Locate the lines of the listing below that hold "Identity", then copy each of them.

::::

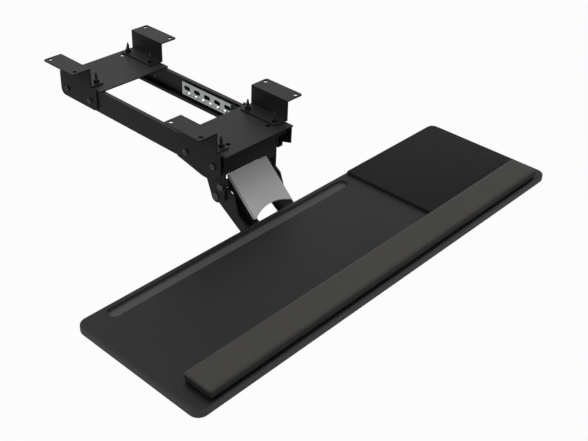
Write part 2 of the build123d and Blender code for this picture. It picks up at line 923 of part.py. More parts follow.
def tray_bracket():
    """Plate under the deck with two ears down to the tilt axis."""
    plate_low = deck_under - tray_plate_steel
    with BuildPart() as piece:
        with BuildSketch(Plane.XY.offset(plate_low)):
            with Locations((0, tray_plate_y)):
                RectangleRounded(2 * tray_plate_half_width, tray_plate_length, tray_plate_corner)
            with Locations(*tray_screw_places()):
                Circle(tray_screw / 2 + running_fit, mode=Mode.SUBTRACT)
        extrude(amount=tray_plate_steel)
        for side in SIDES.values():
            with BuildSketch(inward(side, ear_half_width, ear_steel)):
                with BuildLine():
                    Polyline(
                        (tilt_y + ear_eye, plate_low), (tilt_y + ear_eye, tilt_z),
                        (tilt_y, tilt_z - ear_eye), (tilt_y - ear_length + ear_eye, plate_low),
                        close=True,
                    )
                make_face()
                with Locations((tilt_y, tilt_z)):
                    Circle(ear_eye)
                    Circle(shaft / 2 + running_fit, mode=Mode.SUBTRACT)
            extrude(amount=ear_steel)
    return piece


def tray_screws():
    """Six wood screws up through the tray plate into the deck."""
    seat = deck_under - tray_plate_steel
    with BuildPart() as piece:
        with BuildSketch(Plane.XY.offset(seat)):
            with Locations(*tray_screw_places()):
                Circle(tray_screw / 2)
        extrude(amount=tray_screw_length)
        with BuildSketch(Plane.XY.offset(seat)):
            with Locations(*tray_screw_places()):
                Circle(tray_screw_head / 2)
        extrude(amount=-tray_screw_head_height)
    return piece


def deck():
    """Tray board with rounded corners and edges and a pen trough at the rear."""
    trough_x = -deck_width / 2 + trough_left_inset + trough_length / 2
    with BuildPart() as piece:
        with BuildSketch(Plane.XY.offset(deck_under)):
            with Locations((0, deck_y)):
                RectangleRounded(deck_width, deck_depth, deck_corner)
        extrude(amount=deck_thickness)
        fillet(piece.edges().group_by(Axis.Z)[-1] + piece.edges().group_by(Axis.Z)[0], deck_edge)
        with BuildSketch(Plane.XY.offset(deck_top)):
            with Locations((trough_x, deck_rear - trough_rear_inset)):
                SlotOverall(trough_length, trough_width)
        extrude(amount=-trough_depth, mode=Mode.SUBTRACT)
        with BuildSketch(Plane.XY.offset(deck_under)):
            with Locations(*tray_screw_places()):
                Circle(tray_screw / 2 + running_fit)
        extrude(amount=tray_screw_length - tray_plate_steel + side_gap, mode=Mode.SUBTRACT)
    return piece


def mouse_pad():
    """Flat pad at the right, up to the rounded rear edge and just inside the right one."""
    right = deck_width / 2 - pad_right_inset
    rear = deck_rear - deck_edge
    left = right - pad_width
    with BuildPart() as piece:
        with BuildSketch(Plane.XY.offset(deck_top)):
            with Locations(((left + right) / 2, (pad_front + rear) / 2)):
                outline = Rectangle(pad_width, rear - pad_front)
            corner = outline.vertices().group_by(Axis.Y)[-1].sort_by(Axis.X)[-1]
            fillet(corner, pad_corner)
        extrude(amount=pad_thickness)
    return piece


def palm_rest_base():
    """Stiff strip under the palm rest, set back from its outline, flat on the deck."""
    with BuildPart() as piece:
        with BuildSketch(Plane.XY.offset(deck_top)):
            with Locations(((rest_left + rest_right) / 2, (rest_front + rest_rear) / 2)):
                Rectangle(rest_width - 2 * rest_base_inset, rest_depth - 2 * rest_base_inset)
        extrude(amount=rest_base)
    return piece


def rest_section(x, draw, crown):
    """Cross-section of the padded rest at x, drawn in by draw, with its crown."""
    low = deck_top + rest_base
    high = deck_top + rest_height - draw
    front = rest_front + draw
    rear = rest_rear - draw
    middle = (front + rear) / 2
    with BuildSketch(side_plane(x)) as section:
        with BuildLine():
            Line((front, low), (front, high - rest_round))
            RadiusArc((front, high - rest_round), (front + rest_round, high), rest_round)
            ThreePointArc((front + rest_round, high), (middle, high + crown), (rear - rest_round, high))
            RadiusArc((rear - rest_round, high), (rear, high - rest_round), rest_round)
            Line((rear, high - rest_round), (rear, low))
            Line((rear, low), (front, low))
        make_face()
    return section.sketch


def palm_rest():
    """Padded rest: flat crowned top, rounded long edges and drawn-in ends."""
    sections = [
        rest_section(rest_left, rest_crown, rest_crown / 2),
        rest_section(rest_left + rest_round, 0, rest_crown),
        rest_section(rest_right - rest_round, 0, rest_crown),
        rest_section(rest_right, rest_crown, rest_crown / 2),
    ]
    with BuildPart() as piece:
        loft(sections, ruled=True)
    return piece


def main():
    """Build and write every piece."""
    os.makedirs("parts", exist_ok=True)
    for end, y in {"front": front_brackets_y, "rear": rear_brackets_y}.items():
        for name, side in SIDES.items():
            save(desk_bracket(side, y), f"{end}_{name}_bracket")
    for name, side in SIDES.items():
        save(rail(side), f"{name}_rail")
        save(slide(side), f"{name}_slide")
        save(retainer(side), f"{name}_ball_retainer")
        save(balls(side), f"{name}_balls")
    save(bracket_studs(), "bracket_studs")
    save(bracket_nuts(), "bracket_nuts")
    save(front_plate(), "front_plate")
    save(rear_plate(), "rear_plate")
    save(rail_screws(), "rail_screws")
    save(travel_stops(), "travel_stops")
    save(flange_buffer(), "flange_buffer")
    save(carriage(), "carriage")
    save(carriage_screws(), "carriage_screws")
    save(cross_shaft(arm_y, arm_z, carriage_half_width), "arm_rear_shaft")
    save(cross_shaft(link_y, link_z, carriage_half_width), "link_rear_shaft")
    save(cross_shaft(head_y, head_z, arm_outer), "arm_front_shaft")
    save(cross_shaft(open_y, open_z, head_half_width), "link_front_shaft")
    rear_clips = [(arm_y, arm_z, carriage_half_width), (link_y, link_z, carriage_half_width)]
    front_clips = [(head_y, head_z, arm_outer), (open_y, open_z, head_half_width)]
    save(shaft_clips(rear_clips), "rear_shaft_clips")
    save(shaft_clips(front_clips), "front_shaft_clips")
    save(lower_arm(), "lower_arm")
    save(upper_link(), "upper_link")
    save(link_cover(), "link_cover")
    save(head_bracket(), "head_bracket")
    save(tilt_shaft(), "tilt_shaft")
    save(tilt_knob(), "tilt_knob")
    save(tray_bracket(), "tray_bracket")
    save(tray_screws(), "tray_screws")
    save(deck(), "deck")
    save(mouse_pad(), "mouse_pad")
    save(palm_rest_base(), "palm_rest_base")
    save(palm_rest(), "palm_rest")


if __name__ == "__main__":
    main()
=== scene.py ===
"""Dresses the under-desk keyboard tray for its pictures.

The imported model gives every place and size. This script softens the edges of the
steel pieces, builds the padded palm rest, the mouse pad and the lock knob, gives each
piece its finish, and sets up the floor, the lights and the camera.
"""

import json
import logging
import math
from dataclasses import dataclass
from enum import Enum
from typing import Dict, Iterable, List, NamedTuple, Sequence, Tuple, Union

import bmesh
import bpy
from mathutils import Matrix, Vector


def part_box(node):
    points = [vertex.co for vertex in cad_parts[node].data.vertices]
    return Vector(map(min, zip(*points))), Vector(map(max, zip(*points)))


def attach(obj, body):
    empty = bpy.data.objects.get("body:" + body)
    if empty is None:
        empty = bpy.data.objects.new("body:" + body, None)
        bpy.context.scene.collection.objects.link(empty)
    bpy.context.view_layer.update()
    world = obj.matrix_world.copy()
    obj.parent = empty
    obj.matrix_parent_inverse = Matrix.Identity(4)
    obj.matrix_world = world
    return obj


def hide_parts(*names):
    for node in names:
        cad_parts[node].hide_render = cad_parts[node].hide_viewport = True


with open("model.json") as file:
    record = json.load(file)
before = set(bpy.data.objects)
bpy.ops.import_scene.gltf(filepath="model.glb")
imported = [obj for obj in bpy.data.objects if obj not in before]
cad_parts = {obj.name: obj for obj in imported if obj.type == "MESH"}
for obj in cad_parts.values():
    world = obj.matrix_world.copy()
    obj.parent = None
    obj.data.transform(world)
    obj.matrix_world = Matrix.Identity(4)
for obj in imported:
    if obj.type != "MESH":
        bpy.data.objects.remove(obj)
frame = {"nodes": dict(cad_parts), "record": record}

LOG = logging.getLogger("tray")
MM = 0.001
WHITE = (1.0, 1.0, 1.0, 1.0)
UPWARDS = (0.0, 0.0, 1.0)

Colour = Tuple[float, float, float]
Corner = Tuple[float, float, float]
Span = Tuple[float, float]
Socket = bpy.types.NodeSocket
Shape = bmesh.types.BMesh

# Spans of a pattern's values: all of them, the middle that noise keeps to,
# the distances inside pebbles, and the heights of threads
WHOLE: Span = (0.0, 1.0)
MIDDLE: Span = (0.3, 0.7)
PEBBLE: Span = (0.1, 0.7)
SKIN_PEBBLE: Span = (0.1, 0.8)
THREAD: Span = (0.2, 0.9)

# Profile of a bevel that makes part of a circle
CIRCULAR = 0.5

# Width in millimetres of the rounding on each steel and rubber piece
ROUNDINGS: Dict[str, float] = {
    "front_plate": 0.45, "rear_plate": 0.45,
    "front_left_bracket": 0.45, "front_right_bracket": 0.45,
    "rear_left_bracket": 0.45, "rear_right_bracket": 0.45,
    "left_rail": 0.35, "right_rail": 0.35, "left_slide": 0.3, "right_slide": 0.3,
    "carriage": 0.4, "lower_arm": 0.4, "upper_link": 0.35, "head_bracket": 0.4,
    "tray_bracket": 0.4, "link_cover": 0.5,
    "left_ball_retainer": 0.15, "right_ball_retainer": 0.15,
    "rail_screws": 0.3, "carriage_screws": 0.2, "tray_screws": 0.3, "bracket_studs": 0.15,
    "bracket_nuts": 0.35, "rear_shaft_clips": 0.15, "front_shaft_clips": 0.15,
    "arm_rear_shaft": 0.3, "link_rear_shaft": 0.3, "arm_front_shaft": 0.3, "link_front_shaft": 0.3,
    "tilt_shaft": 0.3, "travel_stops": 0.6, "flange_buffer": 0.6, "palm_rest_base": 0.4,
}


class Grain(Enum):
    """How a fine surface pattern is stretched along X, Y and Z."""

    EVEN = (1.0, 1.0, 1.0)
    ALONG_TRACK = (1.0, 0.06, 1.0)
    ALONG_DECK = (0.05, 1.0, 1.0)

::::

* [EXERCISE OUTPUT]:
    obj.matrix_parent_inverse = Matrix.Identity(4)
    obj.matrix_world = Matrix.Identity(4)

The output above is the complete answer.